# DATA PROVIDED
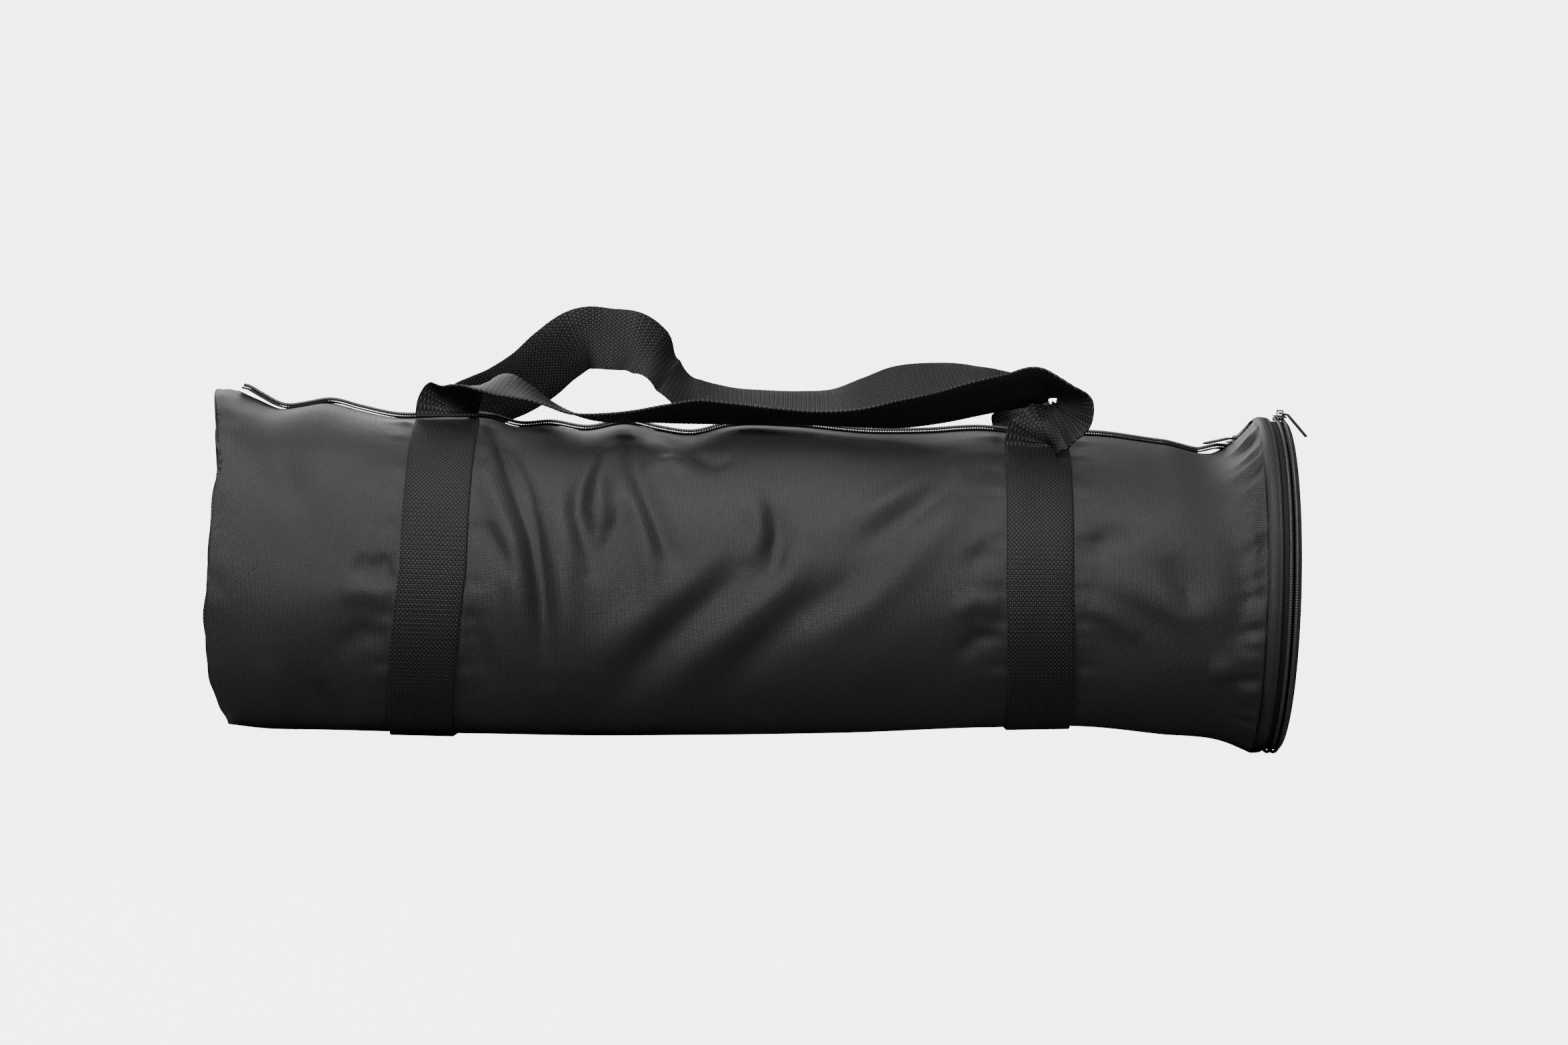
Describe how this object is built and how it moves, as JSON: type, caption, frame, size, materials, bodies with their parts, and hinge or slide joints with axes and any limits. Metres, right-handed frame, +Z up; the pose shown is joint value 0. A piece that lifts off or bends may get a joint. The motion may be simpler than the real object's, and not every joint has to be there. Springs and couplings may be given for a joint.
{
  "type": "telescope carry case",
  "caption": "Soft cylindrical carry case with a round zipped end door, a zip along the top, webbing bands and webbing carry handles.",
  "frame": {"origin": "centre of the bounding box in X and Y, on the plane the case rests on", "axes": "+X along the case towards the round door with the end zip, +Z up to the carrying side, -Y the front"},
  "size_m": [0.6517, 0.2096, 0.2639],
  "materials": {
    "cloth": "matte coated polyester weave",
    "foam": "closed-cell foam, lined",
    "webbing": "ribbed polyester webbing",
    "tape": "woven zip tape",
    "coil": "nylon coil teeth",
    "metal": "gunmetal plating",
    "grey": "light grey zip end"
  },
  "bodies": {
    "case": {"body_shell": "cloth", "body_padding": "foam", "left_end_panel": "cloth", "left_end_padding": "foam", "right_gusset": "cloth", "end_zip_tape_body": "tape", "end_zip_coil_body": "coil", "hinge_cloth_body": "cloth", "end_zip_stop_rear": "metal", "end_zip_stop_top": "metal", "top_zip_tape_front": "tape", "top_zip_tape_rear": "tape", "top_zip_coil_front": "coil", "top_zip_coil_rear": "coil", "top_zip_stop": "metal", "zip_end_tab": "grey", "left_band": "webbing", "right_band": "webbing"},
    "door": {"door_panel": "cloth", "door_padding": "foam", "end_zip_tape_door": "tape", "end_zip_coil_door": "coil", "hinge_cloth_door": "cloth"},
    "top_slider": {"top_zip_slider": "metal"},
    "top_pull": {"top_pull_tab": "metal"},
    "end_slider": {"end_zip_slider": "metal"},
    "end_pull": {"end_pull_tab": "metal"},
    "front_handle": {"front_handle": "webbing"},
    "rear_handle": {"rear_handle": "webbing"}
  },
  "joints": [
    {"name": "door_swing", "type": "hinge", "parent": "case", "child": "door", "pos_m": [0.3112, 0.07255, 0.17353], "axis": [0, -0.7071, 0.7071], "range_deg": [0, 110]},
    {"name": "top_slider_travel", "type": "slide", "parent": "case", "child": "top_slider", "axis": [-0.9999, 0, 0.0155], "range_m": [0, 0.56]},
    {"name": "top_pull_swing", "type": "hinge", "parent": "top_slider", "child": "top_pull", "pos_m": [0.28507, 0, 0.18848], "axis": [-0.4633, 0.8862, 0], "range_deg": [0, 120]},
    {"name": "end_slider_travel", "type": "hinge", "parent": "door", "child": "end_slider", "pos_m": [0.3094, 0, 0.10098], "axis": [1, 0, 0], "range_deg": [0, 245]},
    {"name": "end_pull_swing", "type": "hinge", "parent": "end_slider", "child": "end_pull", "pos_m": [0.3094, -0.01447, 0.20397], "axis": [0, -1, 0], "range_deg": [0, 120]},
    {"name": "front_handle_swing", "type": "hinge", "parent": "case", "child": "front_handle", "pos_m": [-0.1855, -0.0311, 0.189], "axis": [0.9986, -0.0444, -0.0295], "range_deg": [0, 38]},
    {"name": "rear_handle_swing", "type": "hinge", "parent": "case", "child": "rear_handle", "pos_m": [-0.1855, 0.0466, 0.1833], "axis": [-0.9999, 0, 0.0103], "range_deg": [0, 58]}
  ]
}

# WHAT YOU ARE ASKED TO DO
Reproduce all data above, unchanged.

# EXERCISE OUTPUT
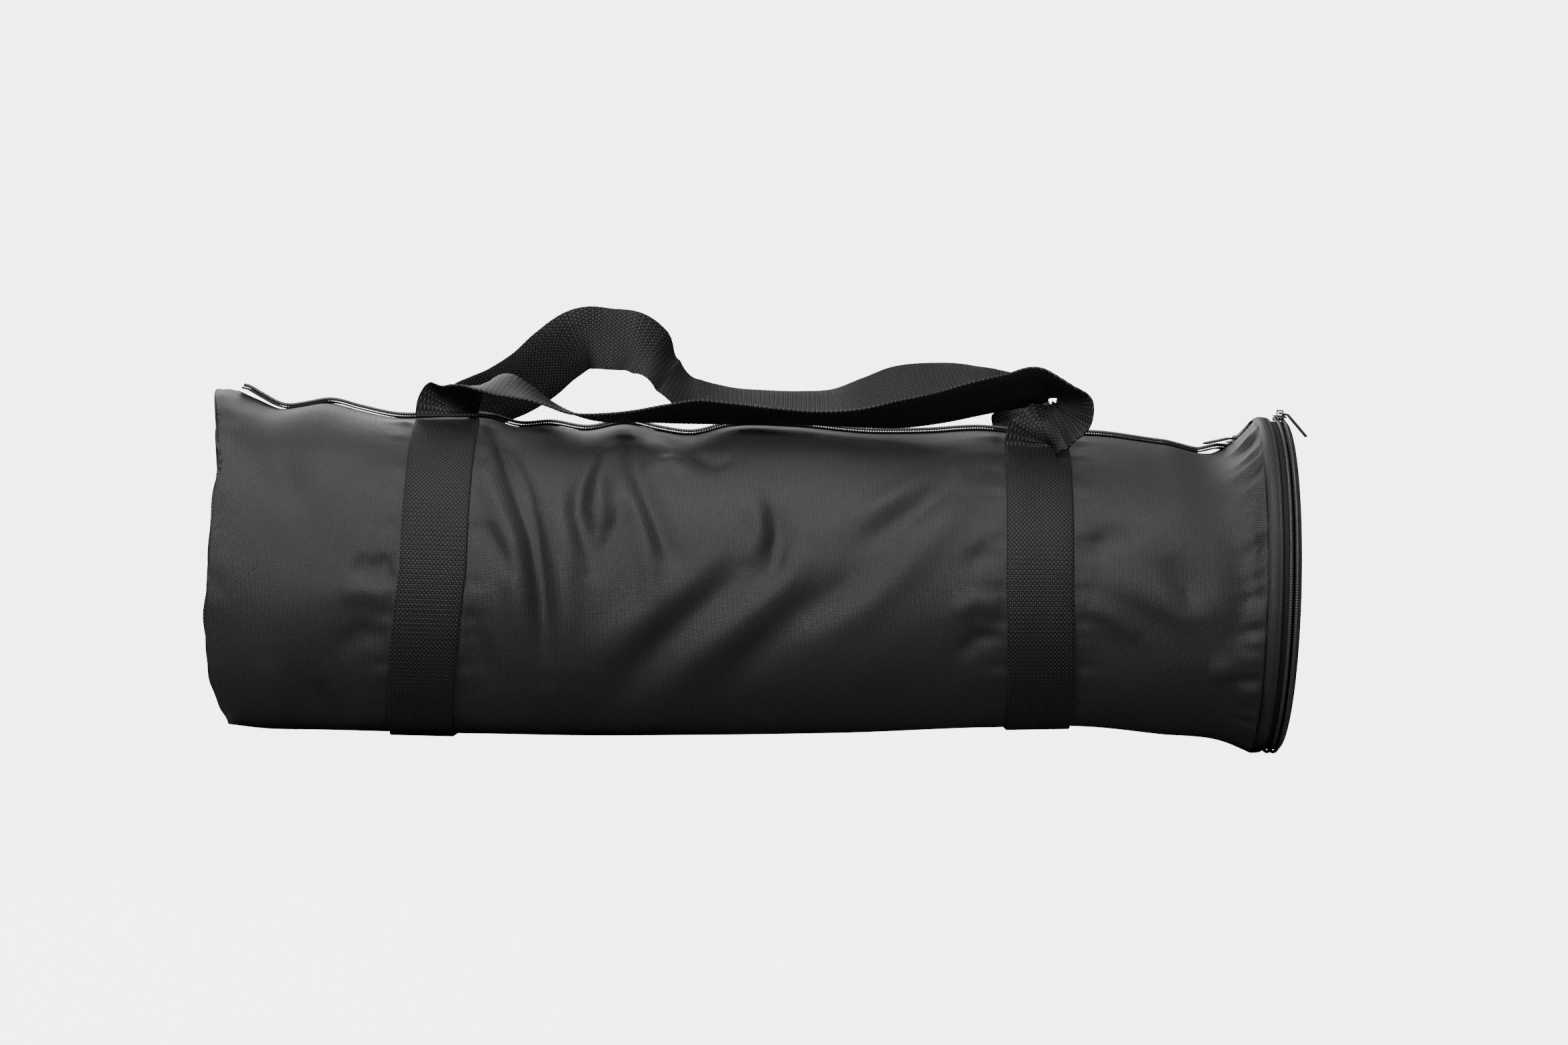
Describe how this object is built and how it moves, as JSON: type, caption, frame, size, materials, bodies with their parts, and hinge or slide joints with axes and any limits. Metres, right-handed frame, +Z up; the pose shown is joint value 0. A piece that lifts off or bends may get a joint. The motion may be simpler than the real object's, and not every joint has to be there. Springs and couplings may be given for a joint.
{
  "type": "telescope carry case",
  "caption": "Soft cylindrical carry case with a round zipped end door, a zip along the top, webbing bands and webbing carry handles.",
  "frame": {"origin": "centre of the bounding box in X and Y, on the plane the case rests on", "axes": "+X along the case towards the round door with the end zip, +Z up to the carrying side, -Y the front"},
  "size_m": [0.6517, 0.2096, 0.2639],
  "materials": {
    "cloth": "matte coated polyester weave",
    "foam": "closed-cell foam, lined",
    "webbing": "ribbed polyester webbing",
    "tape": "woven zip tape",
    "coil": "nylon coil teeth",
    "metal": "gunmetal plating",
    "grey": "light grey zip end"
  },
  "bodies": {
    "case": {"body_shell": "cloth", "body_padding": "foam", "left_end_panel": "cloth", "left_end_padding": "foam", "right_gusset": "cloth", "end_zip_tape_body": "tape", "end_zip_coil_body": "coil", "hinge_cloth_body": "cloth", "end_zip_stop_rear": "metal", "end_zip_stop_top": "metal", "top_zip_tape_front": "tape", "top_zip_tape_rear": "tape", "top_zip_coil_front": "coil", "top_zip_coil_rear": "coil", "top_zip_stop": "metal", "zip_end_tab": "grey", "left_band": "webbing", "right_band": "webbing"},
    "door": {"door_panel": "cloth", "door_padding": "foam", "end_zip_tape_door": "tape", "end_zip_coil_door": "coil", "hinge_cloth_door": "cloth"},
    "top_slider": {"top_zip_slider": "metal"},
    "top_pull": {"top_pull_tab": "metal"},
    "end_slider": {"end_zip_slider": "metal"},
    "end_pull": {"end_pull_tab": "metal"},
    "front_handle": {"front_handle": "webbing"},
    "rear_handle": {"rear_handle": "webbing"}
  },
  "joints": [
    {"name": "door_swing", "type": "hinge", "parent": "case", "child": "door", "pos_m": [0.3112, 0.07255, 0.17353], "axis": [0, -0.7071, 0.7071], "range_deg": [0, 110]},
    {"name": "top_slider_travel", "type": "slide", "parent": "case", "child": "top_slider", "axis": [-0.9999, 0, 0.0155], "range_m": [0, 0.56]},
    {"name": "top_pull_swing", "type": "hinge", "parent": "top_slider", "child": "top_pull", "pos_m": [0.28507, 0, 0.18848], "axis": [-0.4633, 0.8862, 0], "range_deg": [0, 120]},
    {"name": "end_slider_travel", "type": "hinge", "parent": "door", "child": "end_slider", "pos_m": [0.3094, 0, 0.10098], "axis": [1, 0, 0], "range_deg": [0, 245]},
    {"name": "end_pull_swing", "type": "hinge", "parent": "end_slider", "child": "end_pull", "pos_m": [0.3094, -0.01447, 0.20397], "axis": [0, -1, 0], "range_deg": [0, 120]},
    {"name": "front_handle_swing", "type": "hinge", "parent": "case", "child": "front_handle", "pos_m": [-0.1855, -0.0311, 0.189], "axis": [0.9986, -0.0444, -0.0295], "range_deg": [0, 38]},
    {"name": "rear_handle_swing", "type": "hinge", "parent": "case", "child": "rear_handle", "pos_m": [-0.1855, 0.0466, 0.1833], "axis": [-0.9999, 0, 0.0103], "range_deg": [0, 58]}
  ]
}